Police reports back then were detailed enough to incorporate the essential elements of the crime for successful prosecution. Now you have a staggering array of reports to explain why you did something or, if you didn’t do something why you didn’t do it as opposed to if you did do it, then why did you do it as opposed to why you didn’t, supposing you weren’t going to do it in the first place and assuming you hadn’t originally thought of doing it anyway, then why hadn’t you thought of it as opposed to thinking of it in the first place? Simple enough, yes? This is the official LAPD Administrative Departmental Form # 114-4154/187; sub.sec : 181/128.00.02 (From the people who brought you those administrative boondoggles of masterful proportions aka: those happy-go-lucky adjutant folks on the 5th floor.)

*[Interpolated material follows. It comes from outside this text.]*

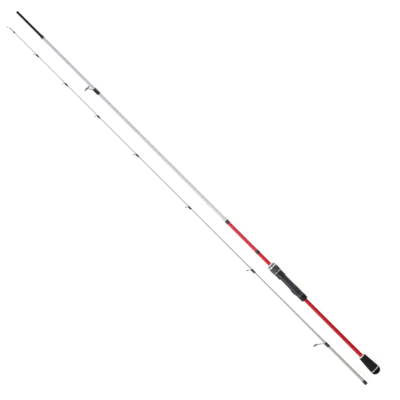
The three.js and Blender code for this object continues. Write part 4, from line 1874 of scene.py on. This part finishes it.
@dataclass(frozen=True)
class TipSection:
    """The tip section: blank, socket wrap, seven guides and the tip-top."""

    axis: Axis = field(default_factory=lambda: section_axis("tip_blank", "guide_1_ring"))
    small_guides: tuple[str, ...] = ("guide_3", "guide_4", "guide_5", "guide_6", "guide_7")

    def build(self, shop: Workshop) -> None:
        """Makes the section's pieces in order.

        Args:
            shop: The workshop that makes the pieces.
        """
        blank = TipBlank(self.axis)
        taper = blank.taper()
        blank.build(shop)
        start, end = span("socket_wrap")
        trim = Stripe(start + 0.58 * (end - start), end + MM, GLINTED_MAROON)
        Band("socket_wrap", self.axis, taper).build(shop, Thread("socket_thread", GLINTED_BLACK_THREAD, trim))
        for guide in self.guides(taper):
            guide.build(shop)

    def guides(self, taper: Taper) -> list[Guide]:
        """The seven guides and the tip-top, from the socket to the tip.

        Args:
            taper: The blank's outside.

        Returns:
            The guides, in order.
        """
        first = Guide(
            "guide_1", self.axis, taper, lean=19, spread=32, radius=6.1 * MM, hoop=0.9 * MM,
            width=1.6 * MM, leg=0.6 * MM, foot=(2.4 * MM, 0.6 * MM), thickness=0.45 * MM,
            trim=3 * MM, ring=1.1 * MM)
        second = Guide(
            "guide_2", self.axis, taper, lean=30, spread=60, radius=3.6 * MM, hoop=0.65 * MM,
            width=1.2 * MM, leg=0.45 * MM, foot=(2 * MM, 0.8 * MM), thickness=0.6 * MM,
            trim=2.8 * MM, ring=0.75 * MM)
        small = dict(
            radius=3.1 * MM, hoop=0.55 * MM, width=1.1 * MM, leg=0.4 * MM, foot=(1.6 * MM, 0.8 * MM),
            ring=0.7 * MM)
        others = [
            Guide(name, self.axis, taper, lean=36, spread=65, thickness=0.7 * MM, trim=2.4 * MM, **small)
            for name in self.small_guides]
        last = TipTop(
            "tip_top", self.axis, taper, lean=50, spread=70, thickness=0.8 * MM, trim=0.8 * MM,
            steel=TIP_STEEL, **small)
        return [first, second, *others, last]


@dataclass(frozen=True)
class SoftBox:
    """A square area light."""

    name: str
    place: tuple[float, float, float]
    size: float
    power: float
    colour: tuple[float, float, float]

    def build(self, target: Vector) -> None:
        """Hangs the light so that it faces a point.

        Args:
            target: The point that the light faces.
        """
        data = bpy.data.lights.new(self.name, "AREA")
        data.size, data.energy, data.color = self.size, self.power, self.colour
        light = bpy.data.objects.new(self.name, data)
        light.location = self.place
        light.rotation_euler = (target - Vector(self.place)).to_track_quat("-Z", "Y").to_euler()
        bpy.context.scene.collection.objects.link(light)


@dataclass(frozen=True)
class Studio:
    """A pale floor under soft light, and a camera straight above with the rod on a diagonal.

    Attributes:
        centre: The point that the camera is over, along the rod and across from the butt
            section's axis.
        roll: How far the camera is turned about its own line of sight, in degrees.
        view_width: How much of the floor's width the view takes in.
        lens, sensor: The camera's focal length and the width of its picture, in millimetres.
        sight: How far the camera sees.
        floor_size, floor_cells: The floor's width, and how many faces it is divided into.
        floor_drop: How far the floor lies under the lowest piece.
        tone, mottle: The floor's two levels of grey.
        glow: The light that the floor gives back of its own.
        world: The strength of the light from all round.
    """

    centre: tuple[float, float] = (-17.6 * MM, 9.4 * MM)
    roll: float = -0.045
    view_width: float = 0.9756
    lens: float = 110.0
    sensor: float = 36.0
    sight: float = 100.0
    floor_size: float = 110.0
    floor_cells: int = 8
    floor_drop: float = 0.05 * MM
    tone: float = 0.16
    mottle: float = 0.15
    glow: float = 0.91
    world: float = 0.28
    lights: tuple[SoftBox, ...] = (
        SoftBox("key", (-0.4, 2.6, 2.6), 1.8, 85.0, (0.95, 0.95, 1.0)),
        SoftBox("fill", (0.5, -2.8, 2.4), 1.8, 44.0, (1.0, 0.95, 0.89)),
    )

    def build(self, axis: Axis) -> None:
        """Makes the floor, the lights, the world and the camera.

        Args:
            axis: The butt section's axis.
        """
        self.make_floor()
        target = Vector((self.centre[0], axis.y + self.centre[1], axis.z))
        for light in self.lights:
            light.build(target)
        self.make_camera(target)
        world = bpy.data.worlds.new("studio")
        world.use_nodes = True
        background = world.node_tree.nodes["Background"]
        background.inputs["Color"].default_value = grey(1)
        background.inputs["Strength"].default_value = self.world
        bpy.context.scene.world = world
        bpy.context.scene.view_settings.view_transform = "Standard"

    def make_floor(self) -> None:
        """The floor: a grid of points at the height of the lowest piece."""
        half, cells, row = self.floor_size / 2, self.floor_cells, self.floor_cells + 1
        edge = np.linspace(-half, half, row)
        x, y = np.meshgrid(edge, edge, indexing="ij")
        height = CAD_BOUNDS[0][2] - self.floor_drop
        points = np.stack([x, y, 0 * x + height], axis=-1).reshape(-1, 3)
        corner = (np.arange(cells)[:, None] * row + np.arange(cells)).reshape(-1, 1)
        faces = corner + np.array([0, row, row + 1, 1])
        mesh = bpy.data.meshes.new("floor")
        mesh.from_pydata(points.tolist(), [], faces.tolist())
        floor = bpy.data.objects.new("floor", mesh)
        bpy.context.scene.collection.objects.link(floor)
        backdrop = Backdrop("pale_floor", grey(self.tone), grey(self.mottle), self.glow)
        mesh.materials.append(backdrop.material())

    def make_camera(self, target: Vector) -> None:
        """A long lens straight above the target, turned so that the rod runs corner to corner.

        Args:
            target: The point that the camera faces.
        """
        data = bpy.data.cameras.new("camera")
        data.lens, data.sensor_width = self.lens, self.sensor
        data.clip_end = self.sight
        camera = bpy.data.objects.new("camera", data)
        right, up = Vector((-1, -1, 0)).normalized(), Vector((1, -1, 0)).normalized()
        diagonal = Matrix((right, up, Vector((0, 0, 1)))).transposed()
        turn = Matrix.Rotation(math.radians(self.roll), 3, "Z") @ diagonal
        distance = self.view_width * self.lens / self.sensor
        camera.matrix_world = Matrix.Translation(target + Vector((0, 0, distance))) @ turn.to_4x4()
        bpy.context.scene.collection.objects.link(camera)
        bpy.context.scene.camera = camera


def main() -> None:
    """Builds the sections and the studio in order."""
    logging.basicConfig(level=logging.INFO, format="%(message)s")
    shop = Workshop(frame["record"])
    butt = ButtSection()
    butt.build(shop)
    TipSection().build(shop)
    Studio().build(butt.axis)


if __name__ == "__main__":
    main()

We used to have (5) 8 hour shifts. Now there is the 4 day / 10 hour shift or the 3 day / 12 hour shift and the soon to be unveiled, and not to be missed, 2 day / 48 hour continual shift sponsored by the folks at Red Bull. This latter work shift will make for great TV when semi-ambulatory Police Officers taser a group of righteous nuns for no apparent reason.

When you had the standard work shift so many of us are accustomed to, you really got to know everyone on the watch and it was more of a family. With compressed work schedules it is entirely possible that you might not even know or be aware of others within the Division. Whether this is a good thing or not I do not know but it is here and that’s that.

Older police work set you and your partner against the world. Once you left the Black and White you were most assuredly on your own. No body cameras, no radios, no satellite tracking devices, no deep space imaging, no DNA sampling monitors. Nope, it was just you and your partner and your little bullets launched out of a ‘wheel-gun’ which blazed hot lead into darkened alleys against hardened and wanted men who were desperate, on the ‘lam’ and ‘packin’ heat (Some film noir writing is called for here folks.) This was a simpler era where truth was dealt from the muzzle of a white hot barrel lacing deadly pills into the dark of night. (How’s that for cheesy?) When dames knew the score and that every hour could be your last so they gave you a look when you crossed the door into the cold unknown that could melt a ham sandwich in your back pocket from across the room (OK, OK I’ll stop!)

Time marches on and nothing remains forever. Enjoy your time in the here and now.